> _Records for this task_
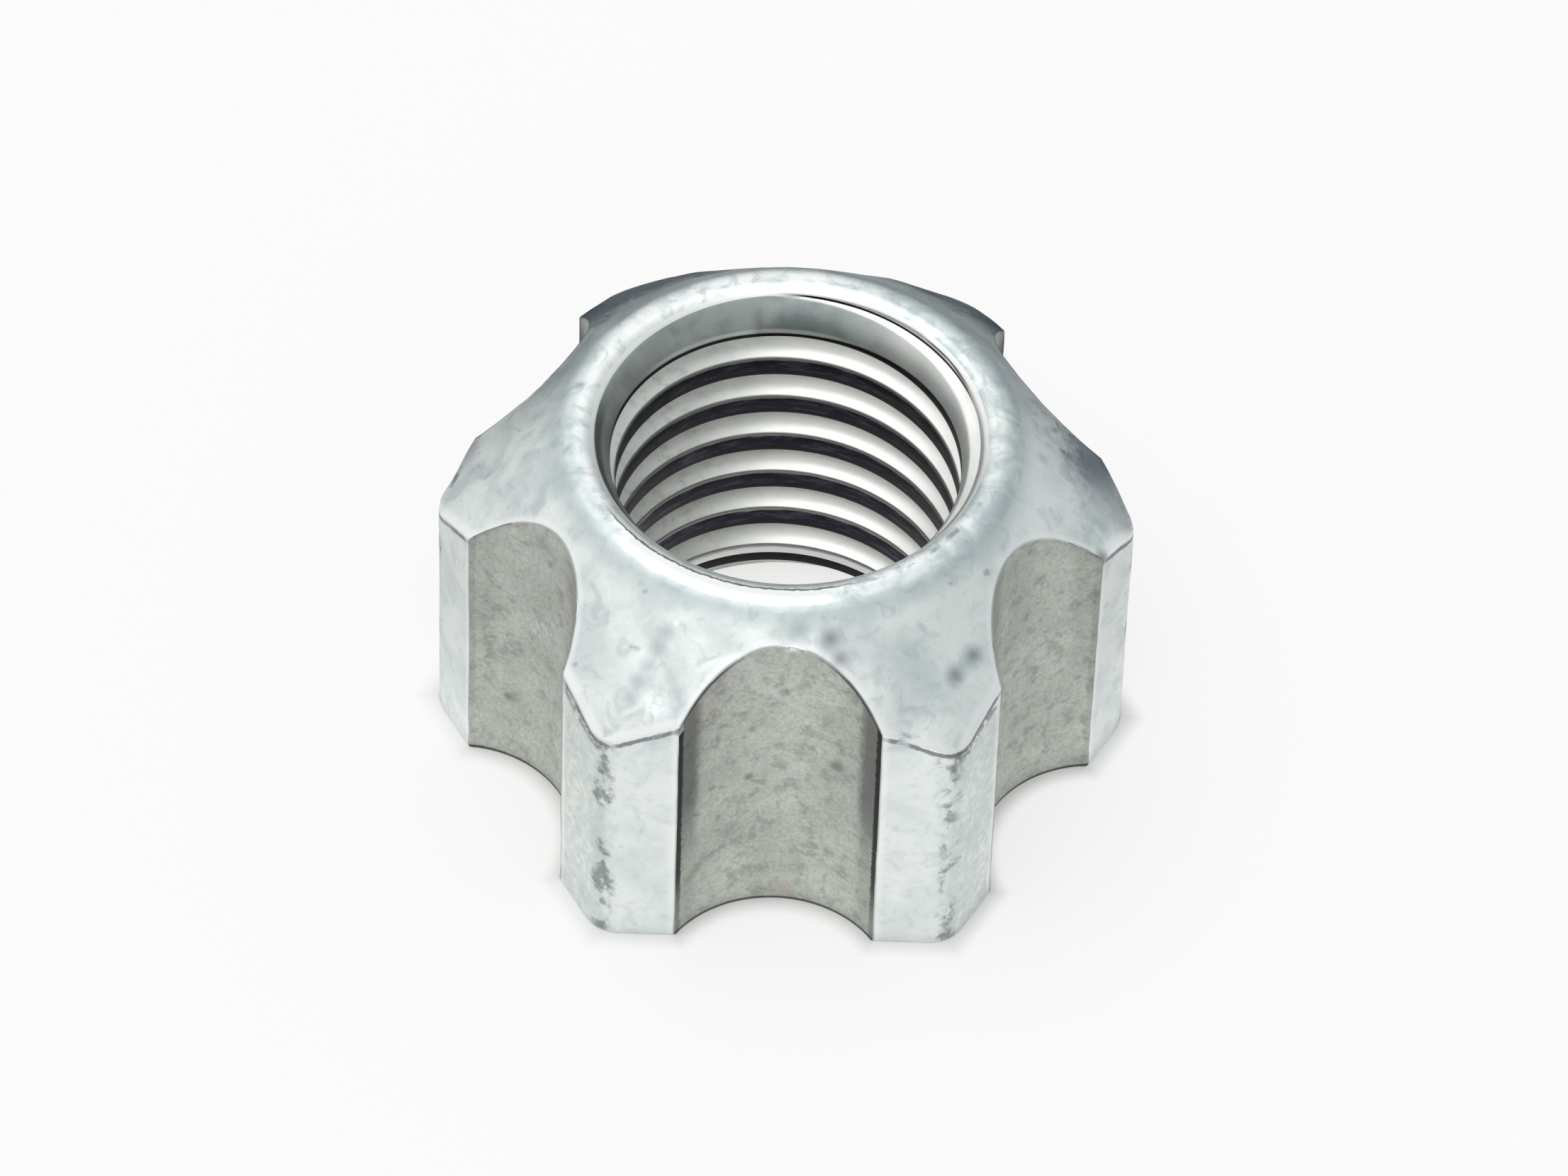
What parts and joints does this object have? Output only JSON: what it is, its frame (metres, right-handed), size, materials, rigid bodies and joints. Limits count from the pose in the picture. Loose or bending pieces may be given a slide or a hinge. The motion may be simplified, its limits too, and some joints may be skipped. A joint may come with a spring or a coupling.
{
  "type": "wheel nut",
  "caption": "Hexagon wheel nut with a conical seat, round flutes down its flats and a through thread.",
  "frame": {"origin": "centre of the flat base, on the thread's axis", "axes": "+Z along the thread's axis, out of the conical seat end; -Y out of the middle of one fluted flat"},
  "size_m": [0.0216, 0.019, 0.0128],
  "materials": {
    "zinc_plated_steel": "dull bright zinc over forged steel, bare satin steel in the flutes"
  },
  "bodies": {
    "root": {"wheel_nut": "zinc_plated_steel"}
  },
  "joints": []
}
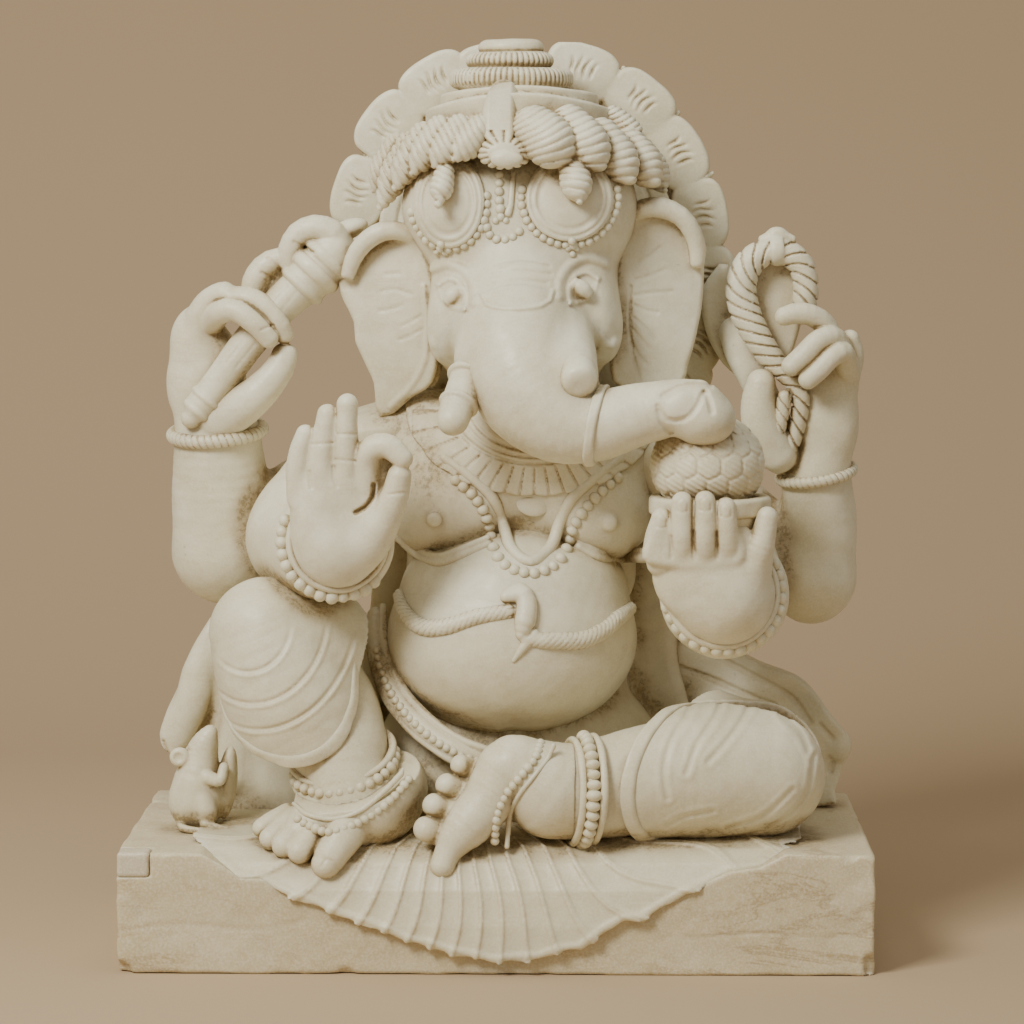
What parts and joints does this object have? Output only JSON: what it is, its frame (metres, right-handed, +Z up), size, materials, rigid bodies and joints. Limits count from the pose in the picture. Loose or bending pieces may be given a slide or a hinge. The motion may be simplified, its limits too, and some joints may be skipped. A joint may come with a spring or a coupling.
{
  "type": "idol statue",
  "caption": "Seated elephant-headed deity with four arms, petal halo, noose, axe, bowl of sweets and a mouse, carved on a low rectangular plinth.",
  "frame": {"origin": "centre of the plinth's underside, on the floor", "axes": "+Z up, +X to the idol's left, +Y to its back, so the idol faces -Y"},
  "size_m": [0.6, 0.2898, 0.741],
  "materials": {
    "carved_marble": "satin hand-polished white marble with warm dirt in the grooves",
    "base_marble": "dull chisel-marked white marble, dirtier towards the floor",
    "repair_marble": "smooth slightly greyer marble inset"
  },
  "bodies": {
    "root": {"plinth": "base_marble", "corner_patch": "repair_marble", "seat_cloth": "carved_marble", "belly": "carved_marble", "chest": "carved_marble", "hips": "carved_marble", "head": "carved_marble", "trunk": "carved_marble", "trunk_band": "carved_marble", "tusk_right": "carved_marble", "tusk_left": "carved_marble", "ear_right": "carved_marble", "ear_left": "carved_marble", "crown_band": "carved_marble", "crown_rings": "carved_marble", "crown_strap": "carved_marble", "hair_curls": "carved_marble", "brow_ornaments": "carved_marble", "halo_disc": "carved_marble", "halo_petals": "carved_marble", "halo_buds": "carved_marble", "folded_shin": "carved_marble", "folded_thigh": "carved_marble", "folded_foot": "carved_marble", "folded_hem": "carved_marble", "folded_anklets": "carved_marble", "raised_shin": "carved_marble", "raised_thigh": "carved_marble", "raised_foot": "carved_marble", "raised_hem": "carved_marble", "raised_anklets": "carved_marble", "shawl_right": "carved_marble", "shawl_left": "carved_marble", "hip_band": "carved_marble", "front_right_upper_arm": "carved_marble", "front_right_forearm": "carved_marble", "front_right_hand": "carved_marble", "front_right_bracelet": "carved_marble", "front_left_upper_arm": "carved_marble", "front_left_forearm": "carved_marble", "front_left_hand": "carved_marble", "front_left_bracelet": "carved_marble", "sweet_bowl": "carved_marble", "sweets": "carved_marble", "back_right_arm": "carved_marble", "axe_handle": "carved_marble", "axe_head": "carved_marble", "back_right_hand": "carved_marble", "back_right_bracelet": "carved_marble", "back_left_arm": "carved_marble", "noose_rope": "carved_marble", "noose_web": "carved_marble", "back_left_hand": "carved_marble", "back_left_bracelet": "carved_marble", "collar": "carved_marble", "necklace_cords": "carved_marble", "bead_necklace": "carved_marble", "serpent_belt": "carved_marble", "mouse": "carved_marble"}
  },
  "joints": []
}
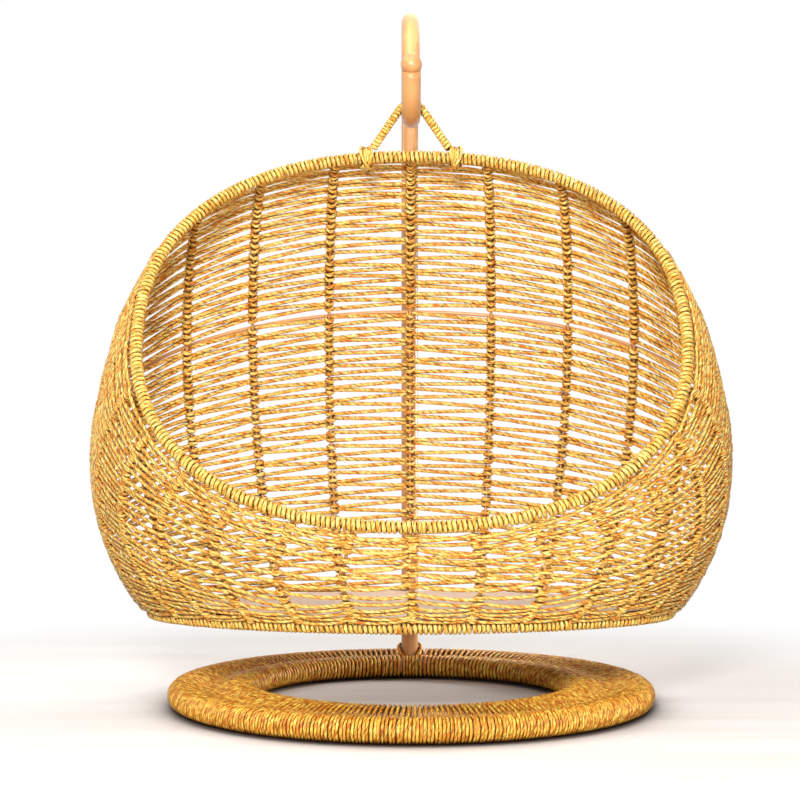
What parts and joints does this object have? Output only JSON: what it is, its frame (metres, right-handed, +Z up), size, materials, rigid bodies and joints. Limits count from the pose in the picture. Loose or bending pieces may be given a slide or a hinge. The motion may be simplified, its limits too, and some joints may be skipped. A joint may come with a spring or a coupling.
{
  "type": "hanging egg chair",
  "caption": "Hanging egg chair: a cord-woven steel-ribbed basket with a seat board, hung by a bail from the hook of a bowed pole on a round cord-wound base.",
  "frame": {"origin": "on the floor at the centre of the round base", "axes": "+Z up, -Y the way the basket faces, the pole behind it at +Y, +X to the right for someone who looks into the basket"},
  "size_m": [1.527, 1.1564, 1.7198],
  "materials": {
    "painted_steel": "satin tan paint",
    "cord": "twisted straw-coloured cord with darker flecks",
    "seat_panel": "plain painted panel",
    "bolt_steel": "plain steel"
  },
  "bodies": {
    "stand": {"base_tie_front": "painted_steel", "base_tie_left": "painted_steel", "base_tie_right": "painted_steel", "base_tube_inner": "painted_steel", "base_tube_outer": "painted_steel", "base_wrap": "cord", "hook_end_cap": "painted_steel", "pole": "painted_steel", "pole_bolt": "bolt_steel", "pole_plate": "painted_steel", "pole_spigot": "painted_steel"},
    "bail": {"bail_lashing_left": "cord", "bail_lashing_right": "cord", "bail_rod": "painted_steel", "bail_wrap_left": "cord", "bail_wrap_right": "cord"},
    "basket": {"bottom_ring_rod": "painted_steel", "bottom_ring_wrap": "cord", "mid_hoop": "painted_steel", "rib_01": "painted_steel", "rib_02": "painted_steel", "rib_03": "painted_steel", "rib_04": "painted_steel", "rib_05": "painted_steel", "rib_06": "painted_steel", "rib_07": "painted_steel", "rib_08": "painted_steel", "rib_09": "painted_steel", "rib_10": "painted_steel", "rib_11": "painted_steel", "rib_12": "painted_steel", "rib_13": "painted_steel", "rib_14": "painted_steel", "rib_15": "painted_steel", "rib_16": "painted_steel", "rib_17": "painted_steel", "rib_18": "painted_steel", "rib_19": "painted_steel", "rib_20": "painted_steel", "rib_21": "painted_steel", "rib_22": "painted_steel", "rib_23": "painted_steel", "rib_24": "painted_steel", "rib_25": "painted_steel", "rib_26": "painted_steel", "rim_rod": "painted_steel", "rim_wrap": "cord", "seat_bar_inner_left": "painted_steel", "seat_bar_inner_right": "painted_steel", "seat_bar_outer_left": "painted_steel", "seat_bar_outer_right": "painted_steel", "seat_board": "seat_panel", "weave_back": "cord", "weave_front": "cord", "weave_left": "cord", "weave_right": "cord"}
  },
  "joints": [
    {"name": "side_swing", "type": "hinge", "parent": "stand", "child": "bail", "pos_m": [0, -0.0024, 1.4008], "axis": [0, 1, 0], "range_deg": [-12, 12]},
    {"name": "fore_aft_swing", "type": "hinge", "parent": "bail", "child": "basket", "pos_m": [0, -0.0024, 1.3036], "axis": [1, 0, 0], "range_deg": [-12, 6]}
  ]
}
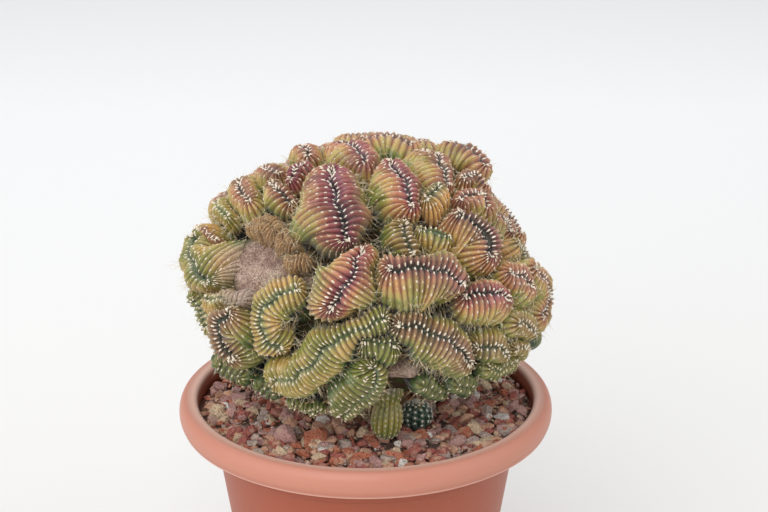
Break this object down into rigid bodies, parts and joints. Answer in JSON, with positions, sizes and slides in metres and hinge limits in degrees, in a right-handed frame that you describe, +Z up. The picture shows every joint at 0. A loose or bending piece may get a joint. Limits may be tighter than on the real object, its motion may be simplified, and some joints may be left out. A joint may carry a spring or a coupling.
{
  "type": "potted crested lobivia",
  "caption": "Crested cactus with folded, ribbed growth ridges, rooted in stony substrate in a round tapered pot with a rolled rim; stands on its flat base.",
  "frame": {"origin": "centre of the pot's flat base, on the surface that it stands on", "axes": "+Z up along the pot's axis; -Y towards the side that the picture shows, +X to the right of it"},
  "size_m": [0.13, 0.13, 0.1911],
  "materials": {
    "pot": "smooth satin, terracotta pink, faintly scuffed",
    "soil": "rough, angular lava and pumice grains, brick red to mauve, tan and off-white",
    "cactus_flesh": "waxy skin, purple along the growing lines through orange-brown and olive to green, with white wool dots and straw spines",
    "pup_flesh": "waxy dark green with sparse white wool dots"
  },
  "bodies": {
    "root": {"pot": "pot", "soil": "soil", "crested_cactus": "cactus_flesh", "offset_pup": "pup_flesh"}
  },
  "joints": []
}
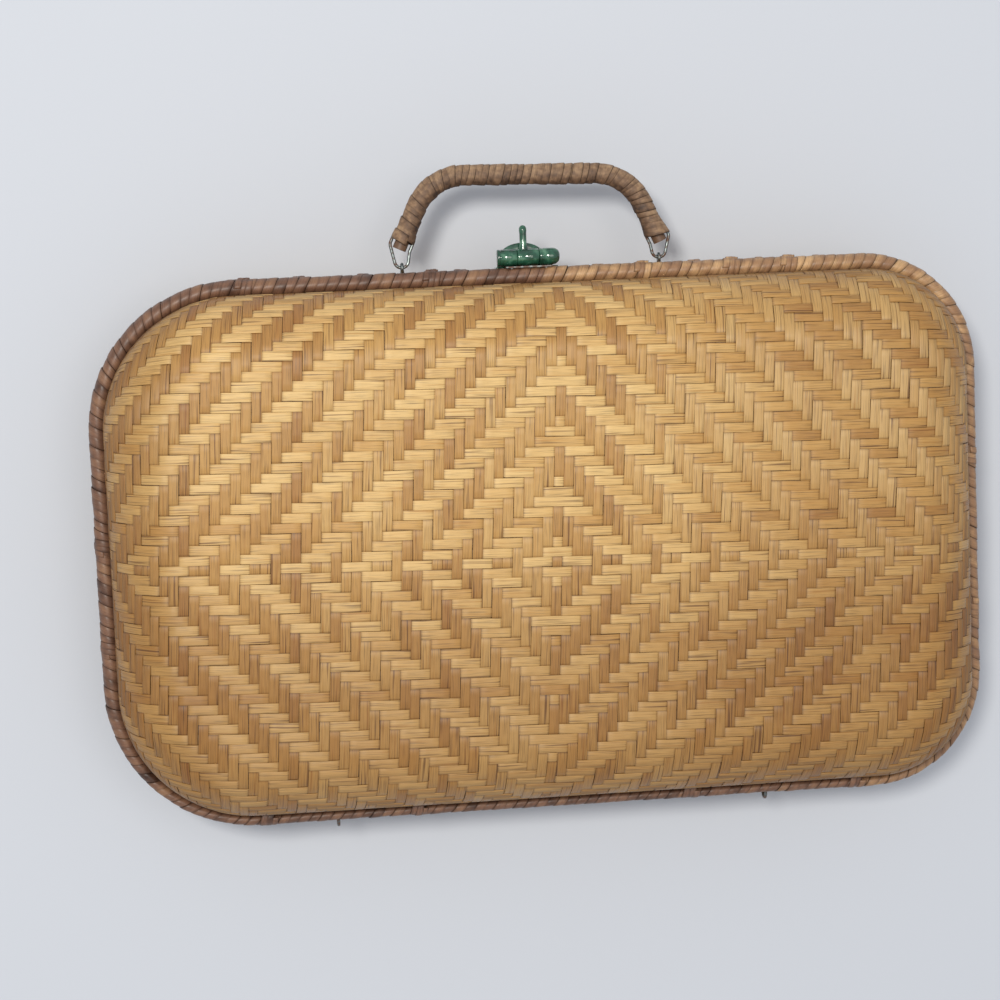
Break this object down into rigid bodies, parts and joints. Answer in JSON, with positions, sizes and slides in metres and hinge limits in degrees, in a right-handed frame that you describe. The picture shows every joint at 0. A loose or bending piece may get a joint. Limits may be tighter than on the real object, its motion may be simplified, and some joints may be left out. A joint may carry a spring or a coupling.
{
  "type": "basket box bag",
  "caption": "Hand-held clamshell box bag of twill-woven bamboo with cane-bound rims, a wrapped cane handle on wire loops and a green turn clasp",
  "frame": {"origin": "centre of the base tray's flat outer face", "axes": "+X along the width, +Y from the hinge to the handle and clasp, +Z out of the lid's face; the bag lies on its base tray"},
  "size_m": [0.386, 0.2857, 0.0917],
  "materials": {
    "woven_bamboo": "split bamboo strips, satin, fine lengthwise grain",
    "rim_bamboo": "flat bamboo hoop strip, satin",
    "cane_wrap": "varnished cane peel wrapped round the rim, semi gloss",
    "cane_tie": "flat cane lashing, semi gloss",
    "handle_cane": "varnished cane peel wrapped round the handle, semi gloss",
    "steel_wire": "bare steel wire, dull",
    "nail_steel": "small steel nails",
    "green_glaze": "glossy green, smooth"
  },
  "bodies": {
    "base": {"base_shell": "woven_bamboo", "base_outer_hoop": "rim_bamboo", "base_inner_hoop": "rim_bamboo", "base_rim_ties": "cane_tie", "hinge_ring_left": "steel_wire", "hinge_ring_right": "steel_wire", "handle_eye_left": "steel_wire", "handle_eye_right": "steel_wire", "clasp_plate": "green_glaze", "clasp_pin": "green_glaze", "clasp_plate_nails": "nail_steel"},
    "lid": {"lid_shell": "woven_bamboo", "lid_outer_hoop": "rim_bamboo", "lid_inner_hoop": "rim_bamboo", "lid_rim_wrap": "cane_wrap", "lid_rim_ties": "cane_tie", "clasp_keeper": "green_glaze", "keeper_nails": "nail_steel"},
    "handle": {"handle_core": "rim_bamboo", "handle_wrap": "handle_cane", "handle_loop_left": "steel_wire", "handle_loop_right": "steel_wire", "handle_binding_left": "handle_cane", "handle_binding_right": "handle_cane"},
    "clasp_lever": {"clasp_lever": "green_glaze"}
  },
  "joints": [
    {"name": "lid_hinge", "type": "hinge", "parent": "base", "child": "lid", "pos_m": [0, -0.11865, 0.046], "axis": [1, 0, 0], "range_deg": [0, 180]},
    {"name": "handle_swing", "type": "hinge", "parent": "base", "child": "handle", "pos_m": [0, 0.12, 0.042], "axis": [1, 0, 0], "range_deg": [-88, 70]},
    {"name": "clasp_turn", "type": "hinge", "parent": "base", "child": "clasp_lever", "pos_m": [-0.0021, 0.1226, 0.049], "axis": [1, 0, 0], "range_deg": [0, 90]}
  ]
}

> _Stated task_
Some lines of the data above may hold the word "Break"; report how many do, and nothing else.

> _Answer to this problem_
2